Not everything was perfect in Davila’s debut assumption of the haunted Moor. He seemed to take a while to warm up Saturday, passed on some crucial top notes and his soft singing in the duet and elsewhere was not always steady or under control.
Yet the tenor brought such command and cumulative dramatic intensity to the unraveling Moor that all doubts were swept aside. His victorious entrance and rich-voiced Esultate! were clarion and forceful. The Act 1 love duet was less inspired but as the evening unfolded, and Otello’s jealousy spins out of control under the calculating Iago, Davila’s performance become electrifying.

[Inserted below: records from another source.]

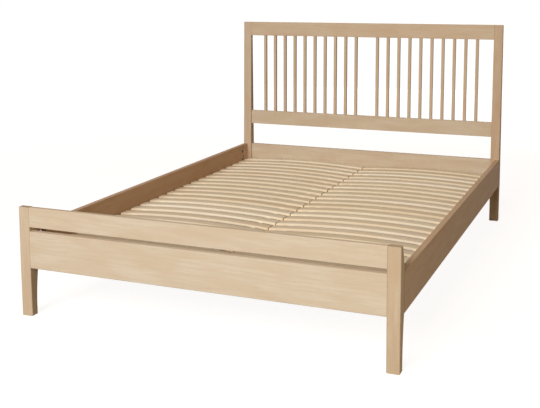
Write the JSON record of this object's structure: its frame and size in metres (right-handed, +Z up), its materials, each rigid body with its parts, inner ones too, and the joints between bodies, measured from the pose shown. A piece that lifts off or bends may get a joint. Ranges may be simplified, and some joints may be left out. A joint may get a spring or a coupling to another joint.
{
  "type": "spindle bed",
  "caption": "Wooden double bed frame with a spindle headboard, a low slotted footboard, tapered posts and bowed sprung slats.",
  "frame": {"origin": "on the floor under the middle of the bed's outer box", "axes": "+Z up, +Y towards the headboard, +X to the right as seen from the foot of the bed"},
  "size_m": [1.45, 2.12, 1.027],
  "materials": {
    "bed_wood": "pale oak, matt clear lacquer",
    "support_wood": "planed pine, unfinished",
    "slat_birch": "laminated birch, thin clear lacquer",
    "zinc_steel": "bright zinc plating",
    "slat_tape": "woven polyester tape, natural white"
  },
  "bodies": {
    "root": {"beam_hanger_foot": "zinc_steel", "beam_hanger_head": "zinc_steel", "bed_bolts": "zinc_steel", "bed_nuts": "zinc_steel", "centre_beam": "support_wood", "centre_leg": "support_wood", "foot_lower_rail": "bed_wood", "foot_post_left": "bed_wood", "foot_post_right": "bed_wood", "foot_top_rail": "bed_wood", "half_moon_washers": "zinc_steel", "head_lower_rail": "bed_wood", "head_mid_rail": "bed_wood", "head_post_left": "bed_wood", "head_post_right": "bed_wood", "head_top_rail": "bed_wood", "ledger_left": "support_wood", "ledger_right": "support_wood", "leg_bolt": "zinc_steel", "side_rail_left": "bed_wood", "side_rail_right": "bed_wood", "slat_rows_01_02": "slat_birch", "slat_rows_03_04": "slat_birch", "slat_rows_05_06": "slat_birch", "slat_rows_07_08": "slat_birch", "slat_rows_09_10": "slat_birch", "slat_rows_11_12": "slat_birch", "slat_rows_13_14": "slat_birch", "slat_rows_15_16": "slat_birch", "slat_rows_17_18": "slat_birch", "slat_rows_19_20": "slat_birch", "slat_rows_21_22": "slat_birch", "slat_rows_23_24": "slat_birch", "slat_tapes": "slat_tape", "spindle_01": "bed_wood", "spindle_02": "bed_wood", "spindle_03": "bed_wood", "spindle_04": "bed_wood", "spindle_05": "bed_wood", "spindle_06": "bed_wood", "spindle_07": "bed_wood", "spindle_08": "bed_wood", "spindle_09": "bed_wood", "spindle_10": "bed_wood", "spindle_11": "bed_wood", "spindle_12": "bed_wood", "spindle_13": "bed_wood", "spindle_14": "bed_wood", "spindle_15": "bed_wood", "spindle_16": "bed_wood", "spindle_17": "bed_wood", "spindle_18": "bed_wood", "spindle_19": "bed_wood", "spindle_20": "bed_wood"}
  },
  "joints": []
}
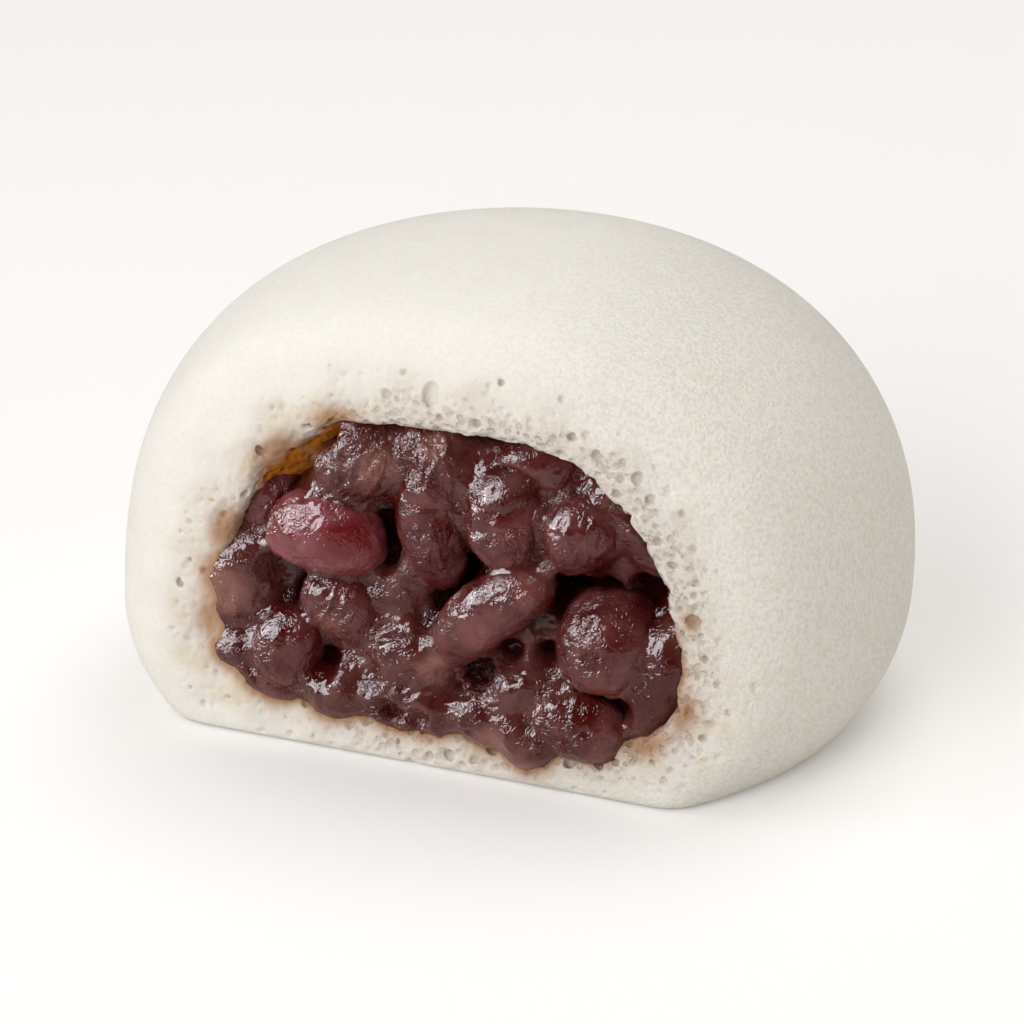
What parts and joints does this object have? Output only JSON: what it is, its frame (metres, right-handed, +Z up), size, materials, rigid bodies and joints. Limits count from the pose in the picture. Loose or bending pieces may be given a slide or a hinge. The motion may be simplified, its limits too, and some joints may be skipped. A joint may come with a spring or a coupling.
{
  "type": "steamed bean paste bun",
  "caption": "Round white steamed bun with a flat underside, torn open at the front to show a chunky, glossy red bean paste filling with whole beans.",
  "frame": {"origin": "under the middle of the whole, on the surface that the bun stands on", "axes": "+X along the tear from left to right as seen from the front, the torn side faces -Y, +Z up"},
  "size_m": [0.075, 0.0614, 0.0439],
  "materials": {
    "dough": "soft satin white steamed skin, matt open crumb at the tear",
    "bean_paste": "moist, glossy, dark red-brown mashed bean",
    "whole_beans": "wet, finely wrinkled bean skin"
  },
  "bodies": {
    "root": {"dough": "dough", "bean_paste": "bean_paste", "bean_01": "whole_beans", "bean_02": "whole_beans", "bean_03": "whole_beans", "bean_04": "whole_beans", "bean_05": "whole_beans", "bean_06": "whole_beans", "bean_07": "whole_beans", "bean_08": "whole_beans", "bean_09": "whole_beans", "bean_10": "whole_beans", "bean_11": "whole_beans"}
  },
  "joints": []
}
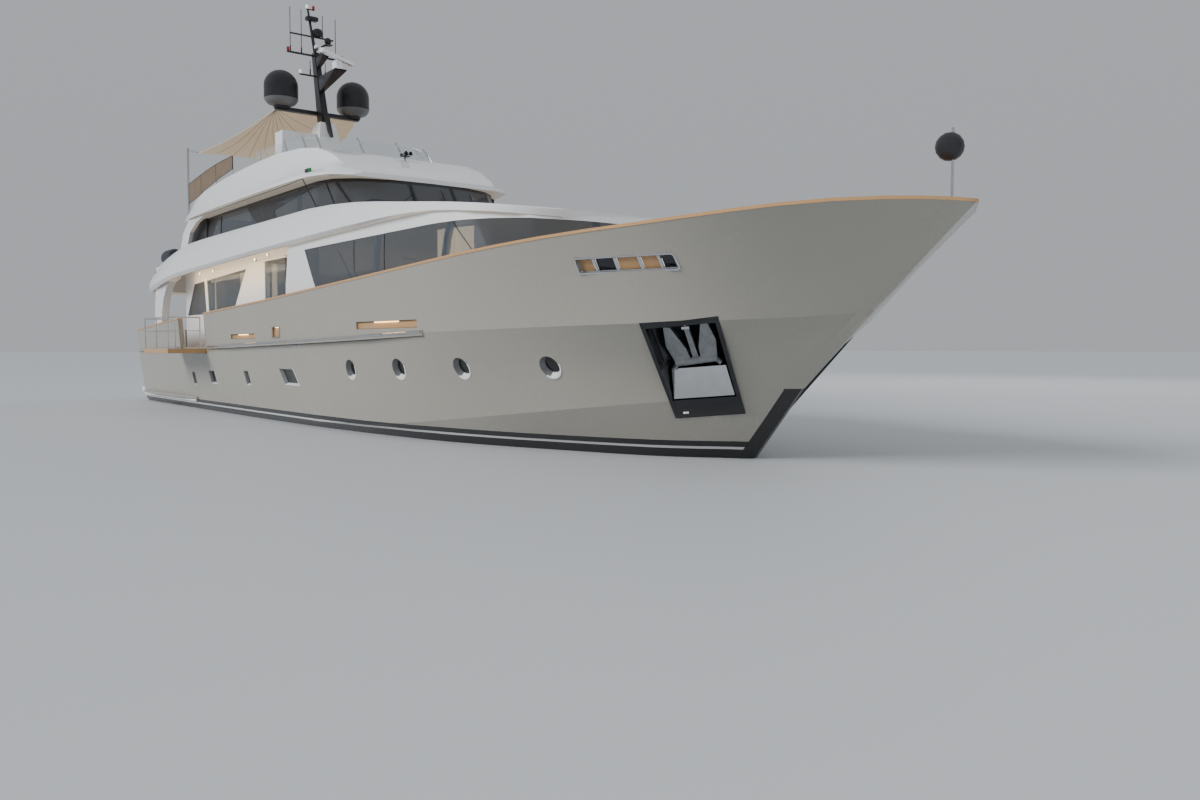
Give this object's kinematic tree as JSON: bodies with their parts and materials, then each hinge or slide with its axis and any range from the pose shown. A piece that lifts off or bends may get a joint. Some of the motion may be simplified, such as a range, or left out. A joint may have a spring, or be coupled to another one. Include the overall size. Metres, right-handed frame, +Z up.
{
  "type": "motor yacht",
  "caption": "Three-deck motor yacht with flared bow, wide forward cabin, fold-down balconies, sundeck awning and mast.",
  "frame": {"origin": "on the centreline at the waterline, half way between the bow tip and the aft edge of the swim platform", "axes": "+X to the bow, +Y to port, +Z up; Z is 0 at the waterline"},
  "size_m": [33.532, 9.7, 15.2603],
  "materials": {
    "awning_cloth": "beige pleated awning cloth",
    "black_paint": "black satin paint",
    "bronze": "nickel aluminium bronze",
    "cover_cloth": "dark grey cover",
    "cushion": "outdoor upholstery",
    "fin_paint": "black antifouling over moulded foil",
    "hull_paint": "satin greige topsides, black boot stripe and antifouling",
    "mesh_cloth": "brown open mesh cloth",
    "polished_steel": "polished stainless",
    "stainless": "stainless tube",
    "teak": "oiled teak",
    "tinted_glass": "dark tinted safety glass",
    "white_gelcoat": "glossy white moulding"
  },
  "bodies": {
    "yacht": {"hull": "hull_paint", "swim_platform": "teak", "cap_rail_forward": "teak", "cap_rail_aft_starboard": "teak", "cap_rail_aft_port": "teak", "cap_rail_stern": "teak", "main_deckhouse": "white_gelcoat", "upper_deck": "white_gelcoat", "cabin_glass": "tinted_glass", "saloon_glass_starboard": "tinted_glass", "saloon_glass_port": "tinted_glass", "sundeck": "white_gelcoat", "wheelhouse": "white_gelcoat", "wheelhouse_glass": "tinted_glass", "sundeck_windscreen": "tinted_glass", "mast_base": "white_gelcoat", "mast": "black_paint", "satellite_dome_starboard": "black_paint", "satellite_dome_port": "black_paint", "awning": "awning_cloth", "awning_pole_starboard": "stainless", "windbreak_cloth_starboard": "mesh_cloth", "awning_pole_port": "stainless", "windbreak_cloth_port": "mesh_cloth", "sundeck_bar": "white_gelcoat", "sundeck_sofa": "cushion", "sundeck_sunbed": "cushion", "upper_aft_rail": "stainless", "liferaft": "cover_cloth", "aft_sofa": "cushion", "aft_table": "teak", "helm_console": "black_paint", "anchor_pocket_starboard": "polished_steel", "anchor_starboard": "polished_steel", "anchor_pocket_port": "polished_steel", "anchor_port": "polished_steel", "jackstaff": "black_paint", "windlass": "stainless", "foredeck_sunpad": "cushion", "shaft_bracket_starboard": "bronze", "shaft_bracket_port": "bronze"},
    "balcony_starboard_body": {"balcony_starboard": "teak"},
    "balcony_port_body": {"balcony_port": "teak"},
    "transom_hatch_body": {"transom_hatch": "hull_paint"},
    "side_door_starboard_body": {"side_door_starboard": "tinted_glass"},
    "side_door_port_body": {"side_door_port": "tinted_glass"},
    "saloon_door_starboard_body": {"saloon_door_starboard": "tinted_glass"},
    "saloon_door_port_body": {"saloon_door_port": "tinted_glass"},
    "upper_door_starboard_body": {"upper_door_starboard": "tinted_glass"},
    "upper_door_port_body": {"upper_door_port": "tinted_glass"},
    "radar_scanner_body": {"radar_scanner": "white_gelcoat"},
    "foredeck_hatch_body": {"foredeck_hatch": "white_gelcoat"},
    "propeller_starboard_body": {"propeller_starboard": "bronze"},
    "propeller_port_body": {"propeller_port": "bronze"},
    "rudder_starboard_body": {"rudder_starboard": "bronze"},
    "rudder_port_body": {"rudder_port": "bronze"},
    "stabiliser_fin_starboard_body": {"stabiliser_fin_starboard": "fin_paint"},
    "stabiliser_fin_port_body": {"stabiliser_fin_port": "fin_paint"}
  },
  "joints": [
    {"name": "balcony_starboard_fold", "type": "hinge", "parent": "yacht", "child": "balcony_starboard_body", "pos_m": [-8.35, -3.73, 1.88], "axis": [-1, 0, 0], "range_deg": [0, 90]},
    {"name": "side_door_starboard_slide", "type": "slide", "parent": "yacht", "child": "side_door_starboard_body", "axis": [-1, 0, 0], "range_m": [0, 1.35]},
    {"name": "saloon_door_starboard_slide", "type": "slide", "parent": "yacht", "child": "saloon_door_starboard_body", "axis": [0, -1, 0], "range_m": [0, 1.05]},
    {"name": "upper_door_starboard_slide", "type": "slide", "parent": "yacht", "child": "upper_door_starboard_body", "axis": [0, -1, 0], "range_m": [0, 1.1]},
    {"name": "propeller_starboard_spin", "type": "hinge", "parent": "yacht", "child": "propeller_starboard_body", "pos_m": [-12.55, -1.45, -1.4], "axis": [0.9981, 0, 0.061], "continuous": true},
    {"name": "rudder_starboard_steer", "type": "hinge", "parent": "yacht", "child": "rudder_starboard_body", "pos_m": [-13.95, -1.45, -1.2], "axis": [0, 0, 1], "range_deg": [-35, 35]},
    {"name": "stabiliser_fin_starboard_tilt", "type": "hinge", "parent": "yacht", "child": "stabiliser_fin_starboard_body", "pos_m": [-1.2, -2.92, -0.93], "axis": [0, -0.769, -0.6392], "range_deg": [-20, 20]},
    {"name": "balcony_port_fold", "type": "hinge", "parent": "yacht", "child": "balcony_port_body", "pos_m": [-8.35, 3.73, 1.88], "axis": [1, 0, 0], "range_deg": [0, 90]},
    {"name": "side_door_port_slide", "type": "slide", "parent": "yacht", "child": "side_door_port_body", "axis": [-1, 0, 0], "range_m": [0, 1.35]},
    {"name": "saloon_door_port_slide", "type": "slide", "parent": "yacht", "child": "saloon_door_port_body", "axis": [0, 1, 0], "range_m": [0, 1.05]},
    {"name": "upper_door_port_slide", "type": "slide", "parent": "yacht", "child": "upper_door_port_body", "axis": [0, 1, 0], "range_m": [0, 1.1]},
    {"name": "propeller_port_spin", "type": "hinge", "parent": "yacht", "child": "propeller_port_body", "pos_m": [-12.55, 1.45, -1.4], "axis": [0.9981, 0, 0.061], "continuous": true},
    {"name": "rudder_port_steer", "type": "hinge", "parent": "yacht", "child": "rudder_port_body", "pos_m": [-13.95, 1.45, -1.2], "axis": [0, 0, 1], "range_deg": [-35, 35]},
    {"name": "stabiliser_fin_port_tilt", "type": "hinge", "parent": "yacht", "child": "stabiliser_fin_port_body", "pos_m": [-1.2, 2.92, -0.93], "axis": [0, 0.769, -0.6392], "range_deg": [-20, 20]},
    {"name": "transom_hatch_lift", "type": "hinge", "parent": "yacht", "child": "transom_hatch_body", "pos_m": [-15.594, 0, 1.855], "axis": [0, 1, 0], "range_deg": [0, 90]},
    {"name": "foredeck_hatch_lift", "type": "hinge", "parent": "yacht", "child": "foredeck_hatch_body", "pos_m": [12.08, 0, 3.2008], "axis": [0, -1, 0], "range_deg": [0, 80]},
    {"name": "radar_scanner_spin", "type": "hinge", "parent": "yacht", "child": "radar_scanner_body", "pos_m": [-5.45, 0, 11.02], "axis": [0, 0, 1], "continuous": true}
  ],
  "couplings": [
    {"joint": "rudder_port_steer", "follows": "rudder_starboard_steer", "ratio": 1}
  ]
}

He brought full-metal vocalism to the Oath Duet and alarming intensity to his scenes with Desdemona as his suspicions mount of her unfaithfulness. After murdering his innocent wife, the Moor’s remorse and devastation were fully manifest in Davila’s broken and devastated Niun mi tema. Davila has been around for a while now, but this is truly a breakout performance that should take the gifted tenor’s career to the next level.
Sean Anderson was an equally inspired Iago. The American baritone’s timbre is robust though not very Italianate and thins out markedly at the top, sounding a bit slender next to Davila’s vast tone.
Still, Anderson sang well and expressively throughout. Si, pel ciel with Davila was riveting in its resounding impact and Anderson also brought an elegant malevolence to Iago’s cynical Credo. Dramatically, Anderson completely embodied the evil, manipulating Iago, often standing still on stage, his hands piously folded, a portrait of mock-angelic moral hypocrisy.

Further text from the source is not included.